Beginning with the first line of the data below, extract each line up to and including the one containing "return radii". Copy them exactly and add nothing.

**EXCERPTED DATA:**
════════════════
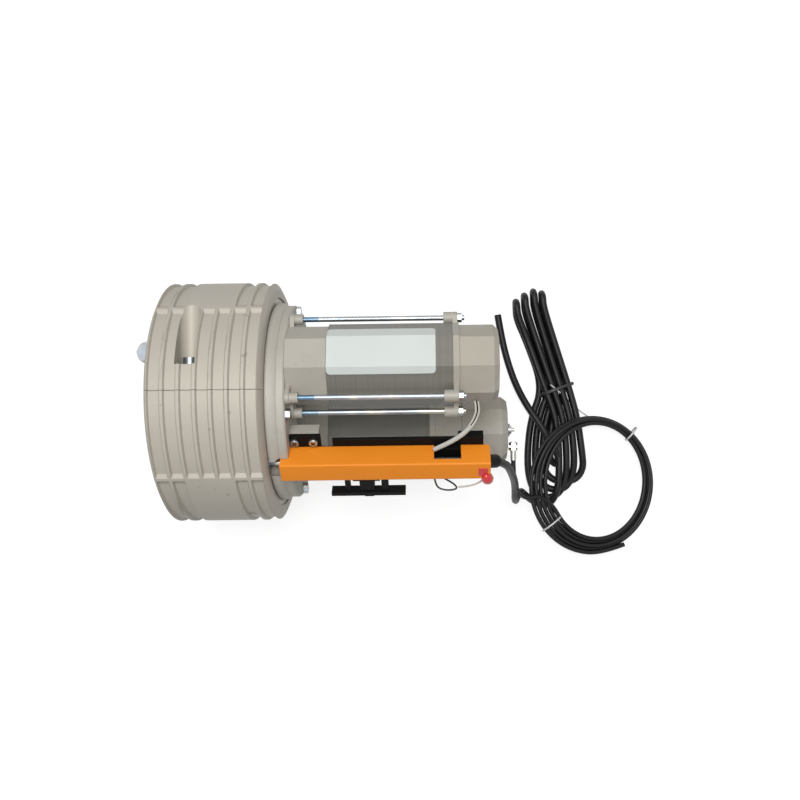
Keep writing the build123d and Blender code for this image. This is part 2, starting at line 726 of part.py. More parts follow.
def lock_bar():
    y0, y1 = lock_bar_y
    bar_ = slab(*lock_bar_x, y0, y1, *lock_bar_z)
    for x0, x1 in lock_legs:
        bar_ += slab(x0, x1, y1 - 1, -case_half + case_wall - 0.2, *lock_leg_z)
    bar_ += slab(191.6, 200.6, y0 - 3, y0 + 1, 96, 101)
    return round_shaft(limit_turn, bar_)


def outlet_gland():
    """Strain relief that leads the supply cable down from the end wall of the case."""
    x, y, z = mains_route[0]
    lead = Plane(origin=(x, y, z), z_dir=(1, 0, -1))
    gland = lead * Pos(0, 0, -14) * Cylinder(6.5, 14, align=up)
    gland -= slab(case_x1 - 30, case_x1, y - 20, y + 20, z - 20, z + 30)
    return gland


def release_cap():
    """Red cap on the end of the case."""
    cap = slab(303.0, 313.5, -case_half - 5.5, -case_half, 92, 103)
    cap = fillet(cap.edges().filter_by(Axis.Z), 2.4)
    return round_shaft(limit_turn, cap)


def cord_radii(points):
    radii = []
    for a, b, c in zip(points, points[1:], points[2:]):
        before, after = Vector(*b) - Vector(*a), Vector(*c) - Vector(*b)
        half = radians(before.get_angle(after)) / 2
        radii.append(0.45 * min(before.length, after.length) / tan(half))
    return radii


def cord_tube(name, points, diameter):
    """Straight runs joined by tangent arcs, swept with a round section."""
    radii = cord_radii(points)
    path = FilletPolyline(*points, radius=radii)
    start = Plane(origin=path @ 0, z_dir=path % 0)
    tube = sweep(start * Circle(diameter / 2), path=path)
    section = pi * diameter**2 / 4
    print(name, "length", round(path.length, 1), "radii", [round(r) for r in radii],
          "volume ratio", round(tube.volume / (section * path.length), 4))
    return tube


adjuster_x = lever_x + lever_t + wire_gap
adjuster_z = -motor_z + lever_arm
mains_route = ((318, -62, 62), (332, -62.5, 48), (341, -68, 22), (343, -88, -20),
               (345, -110, -54), (351, -117, -86), (372, -109, -112))
bowden_route = ((adjuster_x, adjuster_y[0], adjuster_z), (adjuster_x, -82, adjuster_z),
                (346.5, -95, -48), (352, -103, -60), (362, -107, -75), (375, -107, -86))
sleeve_route = ((260, -50.2, 72.2), (274, -43.6, 75.7), (288, -34.9, 75.8), (297, -23, 70), (301, -5.9, 62))

hank_top = floor_z + 16.0
hank_outline = ((352, 122), (362, 133), (378, 131), (387, 118), (391, 70), (386, 15), (402, -22),
                (428, -52), (431, -84), (412, -110), (386, -118), (366, -108), (359, -76),
                (365, -30), (362, 15), (354, 66))


def mains_hank():
    """Outer shape of the bundled supply cable, lying on the floor."""
    face = make_face(Spline(*hank_outline, periodic=True))
    hank = extrude(Plane.XY.offset(floor_z) * face, hank_top - floor_z)
    return fillet(hank.edges().group_by(Axis.Z)[-1], 5)


coil_centre = (436.5, -93.8)
coil_half = (76.5, 80.5)
coil_width = 20.0
coil_thick = 11.0
coil_tilt = 11.8


def bowden_coil():
    """Outer shape of the coiled release cable, lying over the hank."""
    ring = Ellipse(*coil_half) - Ellipse(coil_half[0] - coil_width, coil_half[1] - coil_width)
    coil = extrude(ring, coil_thick)
    coil = fillet(coil.edges().group_by(Axis.Z)[-1], 4)
    lift = floor_z + 0.3 + coil_half[0] * sin(radians(coil_tilt))
    return Pos(*coil_centre, lift) * Rot(0, coil_tilt, 0) * coil


def bowden_end():
    """Threaded adjuster of the release cable with its two lock nuts."""
    y0, y1 = adjuster_y
    piece = cross_bar(y0, y1, adjuster_r, adjuster_x, adjuster_z)
    for y in (bracket_y + bracket_t / 2, bracket_y - bracket_t / 2 - 3):
        nut = Pos(adjuster_x, y, adjuster_z) * Rot(-90, 0, 0) * extrude(RegularPolygon(4.6, 6), 3)
        piece += nut
    return piece


def brake_bracket():
    """Angle on the brake's end face that holds the adjuster."""
    y0, y1 = bracket_y - bracket_t / 2, bracket_y + bracket_t / 2
    x1 = adjuster_x + 6
    bracket = slab(brake_end, x1, y0, y1, adjuster_z - 7, adjuster_z + 6)
    bracket += slab(brake_end, brake_end + 2, y0 - 8, y1, adjuster_z - 14, adjuster_z - 5)
    return bracket - cross_bar(y0 - 1, y1 + 1, adjuster_r + 0.1, adjuster_x, adjuster_z)


def brake_lever():
    """Release lever on its pin; the wire pulls its tip towards the adjuster."""
    x0, x1 = lever_x, lever_x + lever_t
    face = Pos(-motor_y, -motor_z) * Circle(7)
    face += Pos(-motor_y, adjuster_z) * Circle(4.5)
    face += Pos(-motor_y, (adjuster_z - motor_z) / 2) * Rectangle(7, lever_arm)
    lever = extrude(Plane.YZ.offset(x0) * face, x1 - x0)
    lever += bar(brake_end - 4, x1 + 2, lever_pin_r, -motor_y, -motor_z)
    lever += bar(x1 - 1, adjuster_x + 1.5, 2.0, -motor_y, adjuster_z)
    return lever


def save(node, shape):
    if isinstance(shape, (list, tuple)):
        shape = Compound(list(shape))
    export_step(shape, f"parts/{node}.step")


def main():
    os.makedirs("parts", exist_ok=True)
    upper, lower = drum_halves()
    save("drum_upper_half", upper)
    save("drum_lower_half", lower)
    save("drum_joint_screws", drum_joint_screws())
    ring_upper, ring_lower = ring_gear_halves()
    save("ring_gear_upper_half", ring_upper)
    save("ring_gear_lower_half", ring_lower)
    save("ring_gear_screws", ring_gear_screws())
    save("limit_ring", limit_ring())

    save("gearbox_body", gearbox_body())
    save("shaft_clamp_cap", shaft_clamp_cap())
    save("clamp_bolt", clamp_bolt())
    save("clamp_washer", clamp_washer())
    save("gearbox_cover", gearbox_cover())
    save("cover_screws", cover_screws())
    save("slide_ring_left", slide_ring_left())
    save("slide_ring_right", slide_ring_right())
    save("layshaft_1", layshaft(0))
    save("layshaft_2", layshaft(180))

    for number, (x0, x1, x2) in ((1, motor_1), (2, motor_2)):
        place = other_side if number == 2 else (lambda shape: shape)
        rear = x2 - 16
        save(f"motor{number}_front_shield", place(front_shield(x0)))
        save(f"motor{number}_stator", place(stator(x0, x1)))
        save(f"motor{number}_windings", place(windings(x0, x1)))
        save(f"motor{number}_end_bell", place(end_bell(x1, x2, rear, open_end=number == 2)))
        save(f"motor{number}_tie_rods", place(tie_rods(x1)))
        save(f"motor{number}_nuts", place(tie_nuts(x1)))
        bearings = [bearing(cover_x1 + 2), bearing(rear)]
        save(f"motor{number}_bearings", place(Compound(bearings)))
        shaft_end = rear + bearing_w if number == 1 else brake_end - 27
        save(f"motor{number}_rotor", rotor(180 * (number - 1), x0, x1, shaft_end))
    save("brake_cover", other_side(brake_cover()))
    save("brake_coil", other_side(brake_coil()))
    save("brake_armature", other_side(brake_armature()))
    save("brake_disc", other_side(brake_disc()))
    save("brake_bracket", brake_bracket())
    save("brake_lever", brake_lever())

    save("limit_case", limit_case())
    save("limit_base", limit_base())
    save("limit_base_screws", base_screws())
    save("limit_screw", limit_screw())
    save("limit_nut_down", limit_nut(nut_pair_x[0]))
    save("limit_nut_up", limit_nut(nut_pair_x[1]))
    save("limit_switches", limit_switches())
    save("lock_guide", lock_guide())
    save("lock_bar", lock_bar())
    save("outlet_gland", outlet_gland())
    save("red_cap", release_cap())

    save("mains_cable", cord_tube("mains_cable", mains_route, mains_d))
    save("mains_hank", mains_hank())
    save("bowden_end", bowden_end())
    save("bowden_sheath", cord_tube("bowden_sheath", bowden_route, bowden_d))
    save("bowden_coil", bowden_coil())
    save("lead_sleeve", cord_tube("lead_sleeve", sleeve_route, sleeve_d))


if __name__ == "__main__":
    main()
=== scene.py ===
import json
from math import cos, pi, radians, sin, tan

import bmesh
import bpy
from bpy.props import FloatProperty, FloatVectorProperty, PointerProperty
from mathutils import Matrix, Vector


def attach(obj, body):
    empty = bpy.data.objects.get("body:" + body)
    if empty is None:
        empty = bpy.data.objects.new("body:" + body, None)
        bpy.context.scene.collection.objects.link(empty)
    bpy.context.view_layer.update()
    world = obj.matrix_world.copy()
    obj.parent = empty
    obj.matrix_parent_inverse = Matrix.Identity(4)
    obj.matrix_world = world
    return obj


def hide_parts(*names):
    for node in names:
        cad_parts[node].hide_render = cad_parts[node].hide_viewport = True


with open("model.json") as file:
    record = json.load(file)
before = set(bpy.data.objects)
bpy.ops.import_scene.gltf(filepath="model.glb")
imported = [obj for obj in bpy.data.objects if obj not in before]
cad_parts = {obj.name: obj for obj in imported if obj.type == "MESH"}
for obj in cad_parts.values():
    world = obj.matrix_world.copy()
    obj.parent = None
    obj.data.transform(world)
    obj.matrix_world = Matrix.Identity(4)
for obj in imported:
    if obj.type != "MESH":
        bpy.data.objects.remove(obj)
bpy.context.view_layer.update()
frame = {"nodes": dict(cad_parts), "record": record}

bl_info = {
    "name": "Roller shutter drive",
    "version": (1, 0, 0),
    "blender": (4, 5, 0),
    "location": "View3D > Sidebar > Shutter drive",
    "description": "Dresses the drive's solids with finishes, cords, ties and small parts",
    "category": "Object",
}

body_of_node = {node: body for body, nodes in frame["record"]["behaviour"]["bodies"].items()
                for node in nodes}
finishes = {}

# Places, in metres, as the drive's solids have them
FLOOR_Z = -0.120
MOTOR_Y, MOTOR_Z = 0.031175, 0.061556
BOX_TURN = radians(42.5)
LABEL_X, LABEL_LENGTH = 0.1614, 0.1005
BASE_SCREWS_X = 0.1272, 0.1449
THIN_WIRE = 0.0009


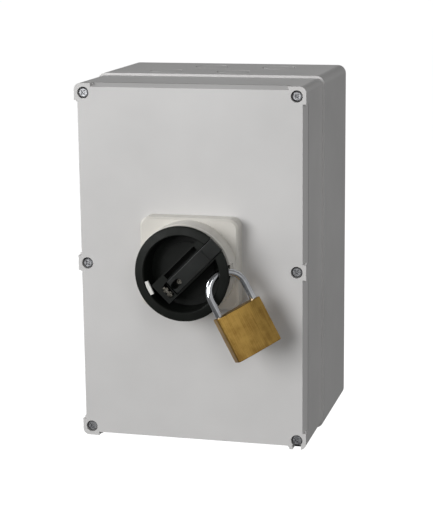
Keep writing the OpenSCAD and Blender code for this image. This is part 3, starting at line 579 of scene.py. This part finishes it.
def buildLatch(size):
    # Bent spring clip: an arm across the bar, a raised pad at each side and a rivet hole in each
    u, w = size["centre"]
    top = size["top"]
    back = size["back"]
    clip = softBlock((u - size["armHalf"], u + size["armHalf"]), (top, back),
                     (w - size["arm"], w + size["arm"]), size["edge"])
    for side in (-1, 1):
        across = sorted((w + side * size["padNear"], w + side * size["padFar"]))
        along = (u - size["padHalf"], u + size["padHalf"])
        pad = softBlock(along, (top + size["padDrop"], back), across, size["edge"])
        cutAway(clip, pad, "UNION")
    for side in (-1, 1):
        hole = (top - size["past"], top + size["holeDepth"])
        cutAway(clip, alongY(u, w + side * size["holeAt"], hole, size["holeRadius"], size["holeSides"]))
    closeGripPiece(clip, "latchClip", "spring_steel", "latch_clip")


buildLockSlide(lockSlide)
buildLatch(latch)
print("lock slide and latch made")

# Screws, by geometry nodes: a head with a cross recess and a threaded shank on each point of a set
screwInputs = {
    "Head Radius": 0.004, "Head Height": 0.0026, "Crown": 0.0008, "Recess Reach": 0.0026,
    "Recess Width": 0.0012, "Recess Depth": 0.0013, "Shank Radius": 0.002, "Shank Length": 0.01,
    "Thread Pitch": 0.0008, "Facing": -1.0,
}
screwCounts = {"Sides": 40, "Thread Turns": 10}
screwShape = {
    "crownTop": 0.78, "wellTop": 0.62, "wellFoot": 0.25, "wellLift": 0.98, "wellSides": 16,
    "coreRadius": 0.86, "ridgeFoot": 0.8, "ridgeTop": 0.99, "shankSides": 20, "recessTurns": (45, 135),
}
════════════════
**FINISHED TASK:**
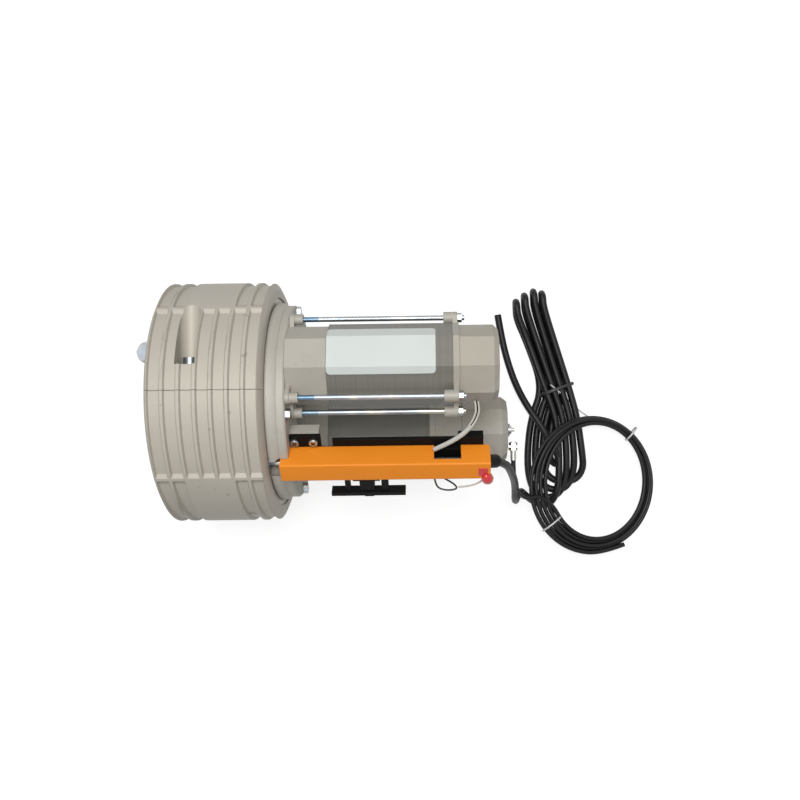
Keep writing the build123d and Blender code for this image. This is part 2, starting at line 726 of part.py. More parts follow.
def lock_bar():
    y0, y1 = lock_bar_y
    bar_ = slab(*lock_bar_x, y0, y1, *lock_bar_z)
    for x0, x1 in lock_legs:
        bar_ += slab(x0, x1, y1 - 1, -case_half + case_wall - 0.2, *lock_leg_z)
    bar_ += slab(191.6, 200.6, y0 - 3, y0 + 1, 96, 101)
    return round_shaft(limit_turn, bar_)


def outlet_gland():
    """Strain relief that leads the supply cable down from the end wall of the case."""
    x, y, z = mains_route[0]
    lead = Plane(origin=(x, y, z), z_dir=(1, 0, -1))
    gland = lead * Pos(0, 0, -14) * Cylinder(6.5, 14, align=up)
    gland -= slab(case_x1 - 30, case_x1, y - 20, y + 20, z - 20, z + 30)
    return gland


def release_cap():
    """Red cap on the end of the case."""
    cap = slab(303.0, 313.5, -case_half - 5.5, -case_half, 92, 103)
    cap = fillet(cap.edges().filter_by(Axis.Z), 2.4)
    return round_shaft(limit_turn, cap)


def cord_radii(points):
    radii = []
    for a, b, c in zip(points, points[1:], points[2:]):
        before, after = Vector(*b) - Vector(*a), Vector(*c) - Vector(*b)
        half = radians(before.get_angle(after)) / 2
        radii.append(0.45 * min(before.length, after.length) / tan(half))
    return radii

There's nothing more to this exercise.